Le "colpe" di Matteo - Chi cerca di trovare una soluzione per dare un governo a questo Paese, chi lo fa dialogando con il leader della seconda coalizione in Parlamento (dietro per un pugno di voti), per il Partito democratico è un irresponsabile. Anzi, dal loro punto di vista è pure peggio: è come Berlusconi. Il ritornello, chi il rottamatore non lo può soffrire, lo ripete da anni. Il "pedigree" di Renzi è indelebilmente macchiato da quell'incontro con l'ex premier ad Arcore. Troppo, per i duri e puri di via del Nazareno. Troppo per chi è pronto a far naufragare il Paese pur di non parlare con gli azzurri. Troppo per chi si prodiga nel folle inseguimento ai "vaffanculo" di Beppe Grillo. Ma tant'è. La rivolta contro Renzi - la cui "colpa" è quella di attrarre gli "impresentabili" elettori del centrodestra - è iniziata. Il partito si spacca. Tra i critici, ovvio, anche Stefano Fassina, il responsabile economico del Pd, che ritiene irrispettoso parlare di politica perditempo: "Napolitano - spiega - ha cercato soluzioni e ha trovato difficoltà vere per fare un governo di cambiamento. Né Bersani, né gli altri leader dei partiti in Parlamento perdono tempo. Si creca una soluzione a un problema che non è fare un governo quale che sia, ma avere un governo di cambiamento all'altezza delle sfide che l'Italia ha davanti sul terreno della politica e dell'economia". Anche per Ignazio Marinol'accordo con il Pdl è inattuabile, indigeribile per la base del centrosinistra: "Le persone non capirebbero un'alleanza con il Pdl e con la Lega, che sono le stesse persone che hanno portato l'Italia sull'orlo del baratro".

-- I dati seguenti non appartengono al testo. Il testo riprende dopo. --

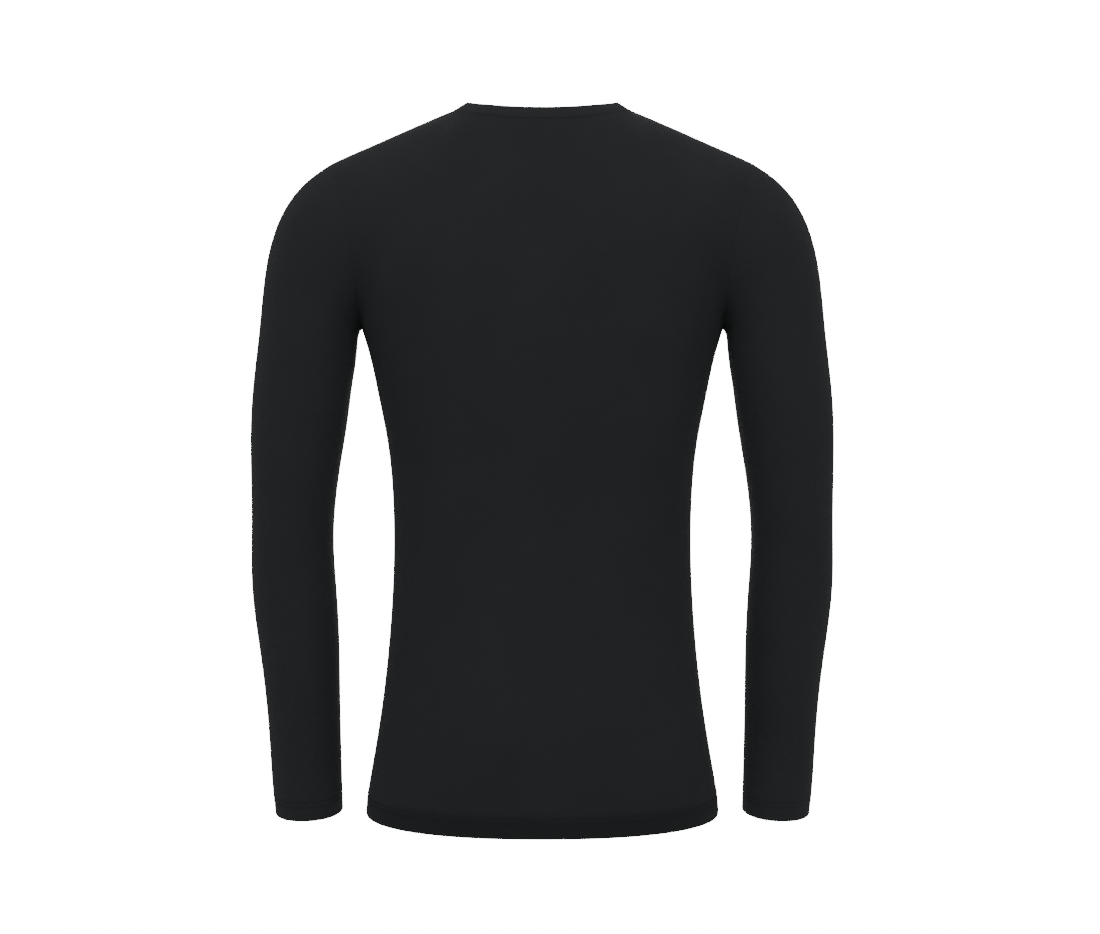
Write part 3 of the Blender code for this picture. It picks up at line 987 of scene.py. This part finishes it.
world = bpy.data.worlds.new("white_room")
bpy.context.scene.world = world
world.use_nodes = True
tree = world.node_tree
room = Wire(tree)
seen = room.node("ShaderNodeLightPath", output="Is Camera Ray")
seen.between(ROOM_LIGHT, SEEN_WHITE).into(tree.nodes["Background"].inputs["Strength"])
tree.nodes["Background"].inputs["Color"].default_value = (1, 1, 1, 1)
print("room ready")

# %% Floor
FLOOR_DROP = 0.85  # below the hem
FLOOR_SIZE = 5.0
FLOOR_FADE = (1.0, 2.3)  # how far out the floor starts to fade, and where it is gone
FLOOR_GREY = (0.85, 0.85, 0.85, 1)
FLOOR_ROUGHNESS = 0.9

bpy.ops.mesh.primitive_plane_add(size=FLOOR_SIZE, location=(0, 0, cad_low.z - FLOOR_DROP))
floor = bpy.context.active_object
floor.name = "studio_floor"
floor_material = bpy.data.materials.new("studio_floor")
floor_material.use_nodes = True
floor_shader = floor_material.node_tree.nodes["Principled BSDF"]
floor_shader.inputs["Base Color"].default_value = FLOOR_GREY
floor_shader.inputs["Roughness"].default_value = FLOOR_ROUGHNESS
surface = Wire(floor_material.node_tree)
spot = surface.node("ShaderNodeTexCoord", output="Object")
reach = surface.node("ShaderNodeVectorMath", {"operation": "LENGTH"}, {"Vector": spot}, output="Value")
fade = 1 - reach.smooth(*FLOOR_FADE)
fade.into(floor_shader.inputs["Alpha"])
floor.data.materials.append(floor_material)
print("floor ready")

# %% Lights
AIM = Vector((0, 0, -0.34))  # the middle of the top
PANELS = (  # each one's place, size and power in watts
    ("panel_above", (0.0, 1.5, 1.6), 1.6, 30.0),
    ("panel_left", (1.7, 2.2, 0.4), 1.2, 22.0),
    ("panel_right", (-1.7, 2.2, 0.4), 1.2, 22.0),
    ("panel_camera", (0.0, 3.2, -0.2), 1.6, 21.0),
    ("panel_front", (0.0, -2.6, 0.3), 1.8, 48.0),
)
for name, place, size, watts in PANELS:
    data = bpy.data.lights.new(name, "AREA")
    data.size = size
    data.energy = watts
    light = placed(name, data)
    light.location = place
    light.rotation_euler = (AIM - light.location).to_track_quat("-Z", "Y").to_euler()
print(len(PANELS), "light panels")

"Fate presto" - Ma il quadro, nel Pd, non è di così semplice lettura. Non è delineato in modo così limpido. Il 'pensiero-democratico' non può essere ridotto a queste dichiarazioni. Nel partito, infatti, cresce la fronda di quelli che vogliono far fuori Bersani e consegnare chiavi e volante a Renzi (e lui infatti sta già lavorando per allargare il gruppo parlamentare di fedelissimi). La lotta è dura, la partita si gioca anche al Quirinale: se fallisse l'accordo su un "moderato" tra Bersani e Berlusconi potrebbe entrare in campo il rottamatore, forte del suo appoggio parlamentare (e dell'appoggio crescente nel partito). Potrebbe riuscire a trovare un nome spendibile e condiviso per il Colle (di fatto diventando il leader del Pd). La battaglia finale del rottamatore è iniziata. Lui lo sa, e tira dritto per la sua strada. Dopo le interviste, altre dichiarazioni: "Giorgio Napolitano è stato in questi sette anni un'assoluta certezza. Meno male che c'è stato. Dare la colpa della situazione al Capo dello Stato è una barzelletta. Ricorda quelli che quando vedono il traffico per la strada danno la colpa ai vigili". Altre badilate ai partiti, insomma. Poi Renzi continua a far schioccare le redini: "Fate presto. Le soluzioni tecniche, se si vuole, si trovano. Ma bisogna volerle e smettere di pensare ai destini dei leader politici". Un altro messaggio a Bersani. Un'altra pietra scagliata contro il segretario, sempre più debole, come dimostrano le grida di dolore dei fedelissimi.